Mücadeledeki bu kontrolsüzlüğün halkın devletten kopmasına, örgütün kucağına itilmesine yol açacağına dikkat çeken Taştekin, şunları kaydetti: “Güvenlik birimleri ise hükümetin tekrar örgütle masaya oturması ihtimalinden ve istihbarat birimlerine güvensizlikten örgüte karşı tam saha mücadele konsepti geliştirememekte. Özellikle polis teşkilatı mücadele sürecine en zayıf olduğu ve hiçbir hazırlığı olmadığı anda yakalandı. İstihbarat boyutuyla polis teşkilatının kısa süre önce derin bir konsept değişimine girmesi, terör örgütünü risk analizinden tamamen çıkarması, takip ve tarassutlarını ‘paralel’ söylemine kaydırması, örgüte bu süreçte altın tepsiyle fırsat sundu.”

90’LI YILLAR REFLEKSİ ÖRGÜTE YARAR

Ercan Taştekin, açıklamasına şöyle devam etti: “Terörle mücadelede, 1990'lı yılların reflekslerine dönülmesi bölge halkını örgütle baş başa bırakır ve halk, bölücü örgütü kurtarıcı olarak görmeye başlar. Yani böyle bir mücadele örgütün ekmeğine yağ sürer. Ayrıca mücadelede etkin güvenlik ve operasyon bakış açısı yerine, ilkel ve etnik yaklaşımı benimseyen güvenlik politikası, yakın bir gelecekte devleti daha zayıf ve çaresiz şekilde masaya sürükleyecek. Oysa ki 2011-2012 yıllarında yapılan operasyonlar, örgütte büyük bir travma oluştururken, halkla gerek devletin, gerekse güvenlik güçlerinin teması maksimize edilmiş, böylelikle çözüm süreci başladığında her ne kadar beli kırılmamış olsa da zayıflamış bir örgüt ile masaya oturuldu. Ancak hükümet bu fırsatı kullanamamış, süreç bölücü örgütün güçlenmesine yarayacak şekilde gelişmiştir. Bu stratejik geçiş sürecinde örgüt Suriye'de yaşadığı şehir savaşı tecrübesini aktif şekilde Türkiye'de pratiğe çevirmekle kalmamış, kısa sürede devletin tüm güvenlik mekanizmalarını savunma konumuna getirdi.”

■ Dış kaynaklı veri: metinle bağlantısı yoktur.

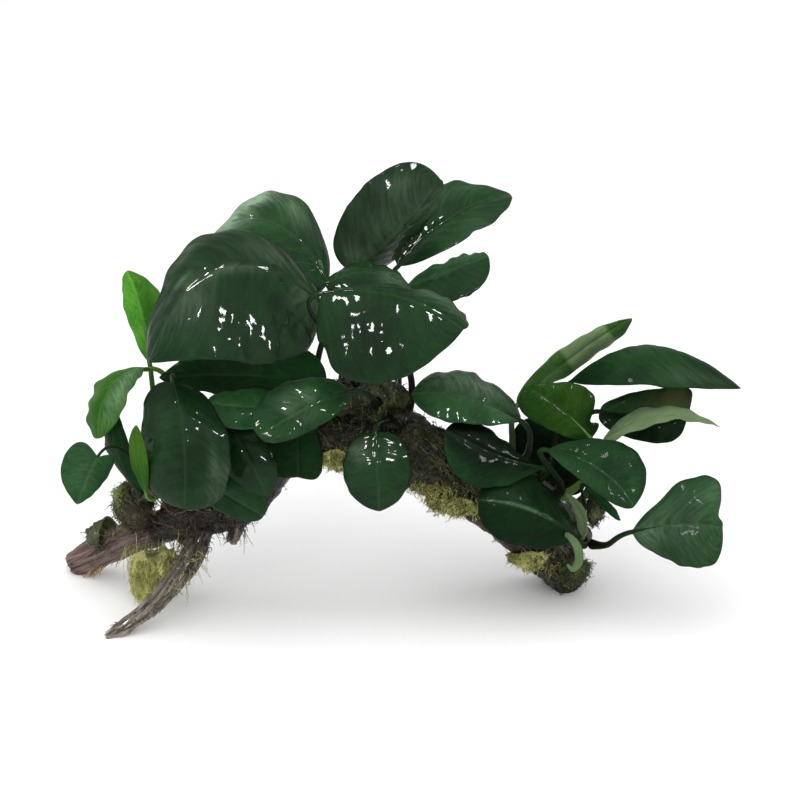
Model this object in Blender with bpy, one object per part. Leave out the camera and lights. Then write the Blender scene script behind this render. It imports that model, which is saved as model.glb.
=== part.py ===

BÖLÜCÜ ÖRGÜT SİLOPİ’YE ÖZEL ÖNEM VERİYOR

Şırnak’ın Cizre ilçesinden sonra Silopi ilçesinde yaşananlara da dikkat çeken Taştekin, örgütün bu ilçelerle ilgili derin planlarının olduğunu savundu. Silopi’nin kaçakçılık ve hudut kapısı açısından da çok kritik olduğunu açıklayan Taştekin, şu ifadeleri kullandı: “Silopi, üç tarafı yabancı ülkelere bakan, hudut kapısı bulunan yoğun kaçakçılığın ve kirli paranın döndüğü bir ilçe. Bölücü örgüt buraya özel önem vermekte. Suriye'nin kuzeyinde örgütün özerk yapı kurmuş olması, Suriye'deki yapı ile Kandil’e bağlı kamplar ve köyler arasında fiziki bağlantının güvenli şekilde sağlanabilmesi için bölücü örgüt kendisi için İdil, Cizre, Silopi, Uludere hattında güvenli bir bölge oluşturmaya çalışmakta. Bölücü örgüt uzun vadede Hakkari sınırından başlayarak Mardin-Nusaybin-Kızıltepe hattına kadar geniş bir hattın kontrolünü sağlamaya çalışmakta. Bu nedenle ilerleyen aşamada Silopi’deki olayların benzeri Nusaybin ve Kızıltepe için de planlanmakta.”